We have a simple Jupyter notebook that shows how randomization works for the one-bit example btw:

https://github.com/KIProtect/data-privacy-for-data-scientist...

bostik · on Feb 5, 2020

Thank you. That was a good read, and gave a few things to think about.

ergl · on Feb 5, 2020

It's not far-fetched. Differential privacy is going to be used for the US census this year. Here's a report on it: https://arxiv.org/abs/1809.02201

Also, it's not a magical solution. Here's one of the issues from the linked paper (edited for clarity):

"The proponents of differential privacy have always maintained that the setting of the [trade-off between privacy loss (ε) and accuracy] is a policy question, not a technical one. [...] To date, the Census committee has set the values of ε far higher than those envisioned by the creators of differential privacy. (In their contemporaneous writings, differential privacy’s creators clearly imply that they expected values of ε that were “much less than one.”)

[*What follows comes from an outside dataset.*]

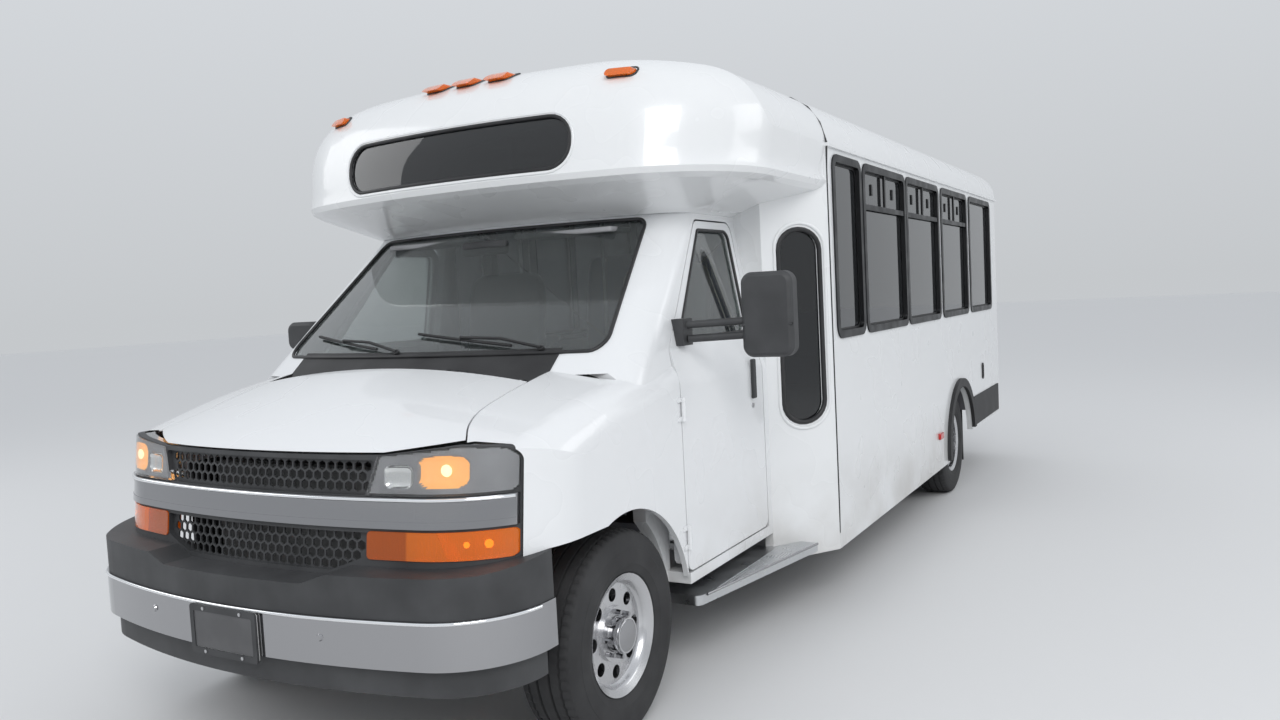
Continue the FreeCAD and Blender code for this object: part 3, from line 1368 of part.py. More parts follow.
def build_rear_door():
    half = rear_door_width / 2 - leaf_gap
    leaf = box(-half, half, y_body_end - wall, y_body_end, rear_door_bottom_z + leaf_gap,
               rear_door_top_z - leaf_gap)
    for bottom, top in rear_panes_bottom_top:
        leaf = leaf.cut(rear_door_pane(bottom, top, 0.0, y_body_end - 100.0, y_body_end + 10.0))
    lever_y = y_body_end + lever_out
    lever = rod_z(lever_x, lever_y, 1200.0, 1360.0, lever_radius)
    post = rod((lever_x, y_body_end - 2.0, 1280.0), (lever_x, lever_y, 1280.0), lever_radius)
    barrels = leaf_barrels(rear_axis_x, rear_axis_y_end, (-strap_reach, 0.0), back_face, REAR_HINGES)
    return fused([leaf, lever, post] + barrels)


rear_axis_x = rear_door_width / 2 - leaf_gap / 2
rear_axis_y_end = y_body_end + hinge_out
back_face = (-hinge_out - 1.0, -6.0)
add("rear_door", build_rear_door())
add("rear_door_glass", Part.makeCompound([rear_door_pane(bottom, top, seat_gap, y_body_end - 24.0,
                                                         y_body_end - 18.0)
                                          for bottom, top in rear_panes_bottom_top]))


# Outside fittings

board_bottom_z = 325.0
board_top_z = 365.0
board_rear_station = 2330.0
board_gap = 0.6
stay_z = (490.0, 590.0)
LAMP_ROWS = ((760.0, 900.0), (930.0, 1070.0), (1100.0, 1200.0))


def build_running_board():
    """The left board under the door, widening to meet the slanting panel."""
    panel_slope = (body_half - cab_half) / (seam_station - cab_rear_station)
    inner_end = cab_half + panel_slope * (board_rear_station - cab_rear_station) + board_gap
    board = slab_z([(800.0, at(1400.0)), (cab_half + 6.0, at(1400.0), 30.0), (1175.0, at(board_rear_station)),
                    (inner_end, at(board_rear_station)), (cab_half + board_gap, at(cab_rear_station)),
                    (800.0, at(cab_rear_station))], board_bottom_z, board_top_z)
    pieces = [board]
    for station in (1700.0, 2120.0):
        y0, y1 = at(station), at(station + 60.0)
        pieces.append(box(rail_outer_x + 0.5, 810.0, y0, y1, board_bottom_z + 5.0, board_top_z - 5.0))
        pieces.append(box(rail_outer_x + 0.5, rail_outer_x + 33.0, y0, y1, board_bottom_z + 5.0, 600.0))
    return fused(pieces)


add("running_boards", both_sides(build_running_board()))

rear_bumper = box(-1150.0, 1150.0, y_body_end + 10.0, y_body_end + rear_bumper_depth, 430.0, 600.0)
stay = box(rail_inner_x, rail_outer_x, at(rail_rear_station) + seat_gap, y_body_end + 11.0, *stay_z)
stay_space = box(rail_inner_x - 22.0, rail_outer_x + 22.0, at(7000.0), at(7200.0), stay_z[0] - 20.0,
                 stay_z[1] + 20.0)
add("rear_bumper", fused([rear_bumper, stay, mirrored(stay)]))
rear_lugs = jamb_lugs(rear_axis_x, rear_axis_y_end, (0.0, strap_reach), back_face, REAR_HINGES)
add("rear_wall", fused([rear_wall.cut(stay_space).cut(mirrored(stay_space))] + rear_lugs))

tail = [slab_y(rectangle(930.0, 1070.0, z0, z1, 30.0), y_body_end + seat_gap, y_body_end + 22.0)
        for z0, z1 in LAMP_ROWS]
add("tail_lamps", Part.makeCompound(with_mirrors(tail)))

trim_thickness = 7.0
vent_station = 6275.0
vent_z = 818.0


def build_flare():
    x0, x1 = body_half + seat_gap, body_half + seat_gap + 24.0
    ring = rod_x(x0, x1, y_rear_axle, tyre_radius, rear_arch_radius + flare_width)
    ring = ring.cut(rod_x(x0 - 1.0, x1 + 1.0, y_rear_axle, tyre_radius, rear_arch_radius - 6.0))
    front = box(x0 - 1.0, x1 + 1.0, at(4000.0), y_rear_axle, skirt_z + 20.0, 1200.0)
    back = box(x0 - 1.0, x1 + 1.0, y_rear_axle, at(7000.0), rear_skirt_z + 20.0, 1200.0)
    return ring.common(front.fuse(back)).removeSplitter()


def build_vent():
    """A louvred oval on the left flank behind the wheel."""
    x0 = body_half + seat_gap
    y = at(vent_station)
    points = rectangle(y - 30.0, y + 30.0, vent_z - 65.0, vent_z + 65.0, 28.0)
    plate = slab_x(points, x0, x0 + trim_thickness)
    for i in range(5):
        z = vent_z + (i - 2) * 18.0
        plate = plate.cut(box(x0 + 2.0, x0 + 20.0, y - 18.0, y + 18.0, z - 4.0, z + 4.0))
    return plate


skirt_panel = slab_x(rectangle(at(5870.0), at(6940.0), 425.0, 650.0, 12.0), body_half + seat_gap,
                     body_half + seat_gap + trim_thickness)
flap = box(700.0, 1150.0, y_rear_axle + 386.0, y_rear_axle + 392.0, 170.0, tub_bottom_z - seat_gap)
add("black_trim", Part.makeCompound(with_mirrors([build_flare(), skirt_panel, flap]) + [build_vent()]))


# Inside fittings

SEAT_STATIONS = (("left", (2700.0, 3480.0, 4260.0, 5040.0, 5820.0)),
                 ("right", (3560.0, 4300.0, 5040.0, 5820.0)))
bench_x = 700.0
bench_width = 880.0

# post's x and station
POSTS = ((330.0, 2640.0), (-620.0, 2575.0), (-620.0, 3480.0))


def seat(x_centre, width, station, base_z, seat_z, back_z):
    """A high-backed seat on a pedestal, its front edge at a station."""
    z, y = base_z + seat_gap, at(station)
    profile = [(y, z + seat_z - 110.0, 30.0), (y + 430.0, z + seat_z - 110.0),
               (y + 560.0, z + seat_z - 60.0, 40.0), (y + 640.0, z + back_z, 50.0),
               (y + 520.0, z + back_z, 50.0), (y + 420.0, z + seat_z + 20.0, 30.0), (y, z + seat_z, 40.0)]
    shell = slab_x(profile, x_centre - width / 2, x_centre + width / 2)
    leg = box(x_centre - width / 4, x_centre + width / 4, y + 120.0, y + 400.0, z, z + seat_z - 105.0)
    return fused([shell, leg])


add("cab_seats", both_sides(seat(480.0, 480.0, 1690.0, cab_floor_z, 390.0, 1030.0)))

tub_space = tub_form(tub_inner_x - seat_gap, tub_radius + seat_gap)
benches = []
for side, stations in SEAT_STATIONS:
    for station in stations:
        bench = largest(seat(bench_x, bench_width, station, floor_z, 430.0, 1130.0).cut(tub_space))
        benches.append(bench if side == "left" else mirrored(bench))
add("saloon_seats", Part.makeCompound(benches))

add("grab_rails", Part.makeCompound([rod_z(x, at(station), floor_z + seat_gap,
                                           sunk(roof_z - wall, roof_crown, x) - 2.0, 16.0)
                                     for x, station in POSTS]))

steering_x = 430.0
steering_radius = 190.0
steering_grip = 15.0


def build_dash():
    dash = slab_x([(at(1150.0) + seat_gap, 860.0), (at(1300.0), 860.0, 30.0), (at(1450.0), 960.0, 40.0),
                   (at(1440.0), 1180.0, 60.0), (at(1300.0), 1262.0, 60.0), (at(1150.0) + seat_gap, 1262.0)],
                  -840.0, 840.0)
    dash = dash.cut(box(-345.0, 345.0, at(1100.0), at(1800.0), 600.0, 960.0 + seat_gap))
    centre = V(steering_x, at(1560.0), 1085.0)
    axis = V(0, 0.86, 0.5)
    pieces = [dash, Part.makeTorus(steering_radius, steering_grip, centre, axis),
              Part.makeCylinder(45.0, 30.0, centre - axis * 30.0, axis),
              Part.makeCylinder(30.0, 260.0, centre - axis * 260.0, axis)]
    facing = FreeCAD.Placement(centre, FreeCAD.Rotation(V(0, 0, 1), axis))
    for angle in (90.0, 210.0, 330.0):
        spoke = Part.makeBox(steering_radius, 30.0, 16.0, V(0, -15.0, -20.0))
        spoke.rotate(V(0, 0, 0), V(0, 0, 1), angle)
        spoke.Placement = facing.multiply(spoke.Placement)
        pieces.append(spoke)
    return fused(pieces)


add("dashboard", build_dash())

for name, shape in parts.items():
    print(name, len(shape.Solids), round(shape.Volume / 1e6, 2), shape.isValid())
    shape.exportStep("parts/" + name + ".step")
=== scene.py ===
"""The looks of a white minibus, made round its packed construction.

Metres; X across (the vehicle's left is +X), Y along (the front is -Y), Z up, the ground at 0.
A station is a distance behind the foremost face of the front plate.
"""
import json
import math

import bmesh
import bpy
from mathutils import Matrix, Vector
from mathutils.bvhtree import BVHTree


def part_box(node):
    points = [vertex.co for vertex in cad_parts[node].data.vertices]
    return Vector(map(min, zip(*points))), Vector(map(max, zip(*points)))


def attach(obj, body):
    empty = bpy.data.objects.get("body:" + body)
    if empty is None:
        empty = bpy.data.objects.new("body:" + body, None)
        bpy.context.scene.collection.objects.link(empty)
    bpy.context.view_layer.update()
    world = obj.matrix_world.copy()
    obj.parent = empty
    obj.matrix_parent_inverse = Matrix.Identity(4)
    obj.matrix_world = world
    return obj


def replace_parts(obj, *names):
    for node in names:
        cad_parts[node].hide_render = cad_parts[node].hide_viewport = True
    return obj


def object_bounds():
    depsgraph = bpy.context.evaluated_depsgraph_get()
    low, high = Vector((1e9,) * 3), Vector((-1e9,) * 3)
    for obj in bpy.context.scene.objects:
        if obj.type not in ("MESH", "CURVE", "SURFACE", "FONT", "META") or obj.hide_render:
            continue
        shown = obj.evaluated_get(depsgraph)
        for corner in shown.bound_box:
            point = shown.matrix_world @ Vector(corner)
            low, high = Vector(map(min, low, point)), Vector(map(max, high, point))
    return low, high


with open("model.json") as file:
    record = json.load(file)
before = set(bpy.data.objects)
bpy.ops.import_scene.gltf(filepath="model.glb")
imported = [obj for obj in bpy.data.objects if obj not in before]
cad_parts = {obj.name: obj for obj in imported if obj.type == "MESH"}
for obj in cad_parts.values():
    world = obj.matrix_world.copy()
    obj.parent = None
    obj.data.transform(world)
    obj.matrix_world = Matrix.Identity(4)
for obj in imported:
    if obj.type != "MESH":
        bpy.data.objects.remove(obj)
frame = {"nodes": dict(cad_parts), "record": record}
cad_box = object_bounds()
nodes = frame["nodes"]
scene = bpy.context.scene

# Sizes that the construction has too
front_y = cad_box[0][1]
front_axle_station = 0.893
rear_axle_station = 5.389
tyre_radius = 0.3715
wheel_x = 0.8675
rear_wheel_x = 0.925
dual_half = 0.128
body_half = 1.219
cab_half = 1.006
seam_station = 2.528
body_end_station = 7.099
floor_z = 0.740
cab_floor_z = 0.690
window_sill_z = 1.329
window_top_z = 2.177
entry_station = 2.600
entry_width = 0.840
board_top_z = 0.365
mirror_station = 1.470
mirror_depth = 0.062

# (first station, last station, has a sliding upper part) of each side window
LEFT_WINDOWS = ((2.627, 3.049, False), (3.121, 3.942, True), (3.999, 4.821, True), (4.929, 5.759, True),
                (5.880, 6.720, False))
RIGHT_WINDOWS = ((3.515, 3.942, False),) + LEFT_WINDOWS[2:]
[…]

DataWorker · on Feb 5, 2020

“In addition, the historical reasons for having invariants may no longer be consistent with the Census Bureau’s confidentiality mandate.”

us census, RIP

jefftk · on Feb 5, 2020

> If companies were required to aggregate information in this way and throw away their logs, perhaps leaks would be much less risky for their users.

One of the leaks they talk about way from Experian, a credit reporting agency. Not only would this approach work poorly for them, it wouldn't be legal (they need to be able to back up any claims they make about people, which requires going back to the source data).